| GOAL |
Print the data exactly, leaving nothing out.

| INFORMATION SUPPLIED |
= = = =
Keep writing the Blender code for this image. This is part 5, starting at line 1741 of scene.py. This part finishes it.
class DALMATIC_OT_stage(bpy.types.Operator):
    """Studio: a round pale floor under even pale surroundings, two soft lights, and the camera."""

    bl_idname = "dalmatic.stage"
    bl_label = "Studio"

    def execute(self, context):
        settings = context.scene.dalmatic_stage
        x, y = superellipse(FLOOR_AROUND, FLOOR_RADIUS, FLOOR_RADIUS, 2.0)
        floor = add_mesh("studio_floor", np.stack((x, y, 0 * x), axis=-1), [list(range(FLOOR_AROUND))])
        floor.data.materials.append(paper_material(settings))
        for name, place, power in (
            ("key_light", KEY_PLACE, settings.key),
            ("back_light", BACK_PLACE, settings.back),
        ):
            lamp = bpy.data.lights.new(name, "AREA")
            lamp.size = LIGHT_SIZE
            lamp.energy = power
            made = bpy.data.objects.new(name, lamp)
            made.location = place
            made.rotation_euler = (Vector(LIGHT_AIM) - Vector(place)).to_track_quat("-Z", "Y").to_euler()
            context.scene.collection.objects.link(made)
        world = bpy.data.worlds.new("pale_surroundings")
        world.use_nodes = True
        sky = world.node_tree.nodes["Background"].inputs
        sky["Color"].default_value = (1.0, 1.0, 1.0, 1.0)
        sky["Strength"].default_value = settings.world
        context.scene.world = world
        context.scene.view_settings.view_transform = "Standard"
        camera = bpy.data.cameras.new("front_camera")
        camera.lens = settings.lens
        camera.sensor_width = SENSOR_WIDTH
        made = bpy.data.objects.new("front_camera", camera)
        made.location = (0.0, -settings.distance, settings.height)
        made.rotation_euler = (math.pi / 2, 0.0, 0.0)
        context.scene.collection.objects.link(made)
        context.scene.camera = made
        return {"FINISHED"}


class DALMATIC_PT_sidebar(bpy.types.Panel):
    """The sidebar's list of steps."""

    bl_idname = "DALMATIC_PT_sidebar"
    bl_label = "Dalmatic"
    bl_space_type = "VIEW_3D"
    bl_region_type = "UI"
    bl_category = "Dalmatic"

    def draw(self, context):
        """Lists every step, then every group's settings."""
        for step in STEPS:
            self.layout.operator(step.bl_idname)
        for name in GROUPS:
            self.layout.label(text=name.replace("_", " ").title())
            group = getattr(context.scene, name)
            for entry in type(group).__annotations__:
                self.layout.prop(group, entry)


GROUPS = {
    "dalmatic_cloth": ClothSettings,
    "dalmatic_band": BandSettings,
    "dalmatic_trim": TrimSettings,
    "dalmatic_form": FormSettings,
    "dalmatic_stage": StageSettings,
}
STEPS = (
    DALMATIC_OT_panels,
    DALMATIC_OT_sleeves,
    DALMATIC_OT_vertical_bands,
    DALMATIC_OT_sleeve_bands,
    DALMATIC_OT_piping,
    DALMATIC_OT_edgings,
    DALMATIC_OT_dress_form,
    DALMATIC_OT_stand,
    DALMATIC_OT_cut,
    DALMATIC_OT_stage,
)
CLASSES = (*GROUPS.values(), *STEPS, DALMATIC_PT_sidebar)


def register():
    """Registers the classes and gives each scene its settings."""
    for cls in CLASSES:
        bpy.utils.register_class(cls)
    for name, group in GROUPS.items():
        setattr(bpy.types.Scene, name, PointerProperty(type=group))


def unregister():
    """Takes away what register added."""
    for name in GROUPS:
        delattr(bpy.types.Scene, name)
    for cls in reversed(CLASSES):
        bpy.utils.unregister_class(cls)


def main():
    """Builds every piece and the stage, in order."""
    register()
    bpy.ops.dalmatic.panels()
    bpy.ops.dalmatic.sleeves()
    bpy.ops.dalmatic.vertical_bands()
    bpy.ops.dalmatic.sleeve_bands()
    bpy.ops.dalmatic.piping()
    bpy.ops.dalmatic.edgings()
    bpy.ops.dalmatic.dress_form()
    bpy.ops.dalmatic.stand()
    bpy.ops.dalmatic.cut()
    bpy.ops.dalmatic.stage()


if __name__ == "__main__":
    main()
= = = =
| RESULT OF THIS TASK |
Keep writing the Blender code for this image. This is part 5, starting at line 1741 of scene.py. This part finishes it.
class DALMATIC_OT_stage(bpy.types.Operator):
    """Studio: a round pale floor under even pale surroundings, two soft lights, and the camera."""

    bl_idname = "dalmatic.stage"
    bl_label = "Studio"

    def execute(self, context):
        settings = context.scene.dalmatic_stage
        x, y = superellipse(FLOOR_AROUND, FLOOR_RADIUS, FLOOR_RADIUS, 2.0)
        floor = add_mesh("studio_floor", np.stack((x, y, 0 * x), axis=-1), [list(range(FLOOR_AROUND))])
        floor.data.materials.append(paper_material(settings))
        for name, place, power in (
            ("key_light", KEY_PLACE, settings.key),
            ("back_light", BACK_PLACE, settings.back),
        ):
            lamp = bpy.data.lights.new(name, "AREA")
            lamp.size = LIGHT_SIZE
            lamp.energy = power
            made = bpy.data.objects.new(name, lamp)
            made.location = place
            made.rotation_euler = (Vector(LIGHT_AIM) - Vector(place)).to_track_quat("-Z", "Y").to_euler()
            context.scene.collection.objects.link(made)
        world = bpy.data.worlds.new("pale_surroundings")
        world.use_nodes = True
        sky = world.node_tree.nodes["Background"].inputs
        sky["Color"].default_value = (1.0, 1.0, 1.0, 1.0)
        sky["Strength"].default_value = settings.world
        context.scene.world = world
        context.scene.view_settings.view_transform = "Standard"
        camera = bpy.data.cameras.new("front_camera")
        camera.lens = settings.lens
        camera.sensor_width = SENSOR_WIDTH
        made = bpy.data.objects.new("front_camera", camera)
        made.location = (0.0, -settings.distance, settings.height)
        made.rotation_euler = (math.pi / 2, 0.0, 0.0)
        context.scene.collection.objects.link(made)
        context.scene.camera = made
        return {"FINISHED"}


class DALMATIC_PT_sidebar(bpy.types.Panel):
    """The sidebar's list of steps."""

    bl_idname = "DALMATIC_PT_sidebar"
    bl_label = "Dalmatic"
    bl_space_type = "VIEW_3D"
    bl_region_type = "UI"
    bl_category = "Dalmatic"

    def draw(self, context):
        """Lists every step, then every group's settings."""
        for step in STEPS:
            self.layout.operator(step.bl_idname)
        for name in GROUPS:
            self.layout.label(text=name.replace("_", " ").title())
            group = getattr(context.scene, name)
            for entry in type(group).__annotations__:
                self.layout.prop(group, entry)


GROUPS = {
    "dalmatic_cloth": ClothSettings,
    "dalmatic_band": BandSettings,
    "dalmatic_trim": TrimSettings,
    "dalmatic_form": FormSettings,
    "dalmatic_stage": StageSettings,
}
STEPS = (
    DALMATIC_OT_panels,
    DALMATIC_OT_sleeves,
    DALMATIC_OT_vertical_bands,
    DALMATIC_OT_sleeve_bands,
    DALMATIC_OT_piping,
    DALMATIC_OT_edgings,
    DALMATIC_OT_dress_form,
    DALMATIC_OT_stand,
    DALMATIC_OT_cut,
    DALMATIC_OT_stage,
)
CLASSES = (*GROUPS.values(), *STEPS, DALMATIC_PT_sidebar)


def register():
    """Registers the classes and gives each scene its settings."""
    for cls in CLASSES:
        bpy.utils.register_class(cls)
    for name, group in GROUPS.items():
        setattr(bpy.types.Scene, name, PointerProperty(type=group))


def unregister():
    """Takes away what register added."""
    for name in GROUPS:
        delattr(bpy.types.Scene, name)
    for cls in reversed(CLASSES):
        bpy.utils.unregister_class(cls)


def main():
    """Builds every piece and the stage, in order."""
    register()
    bpy.ops.dalmatic.panels()
    bpy.ops.dalmatic.sleeves()
    bpy.ops.dalmatic.vertical_bands()
    bpy.ops.dalmatic.sleeve_bands()
    bpy.ops.dalmatic.piping()
    bpy.ops.dalmatic.edgings()
    bpy.ops.dalmatic.dress_form()
    bpy.ops.dalmatic.stand()
    bpy.ops.dalmatic.cut()
    bpy.ops.dalmatic.stage()


if __name__ == "__main__":
    main()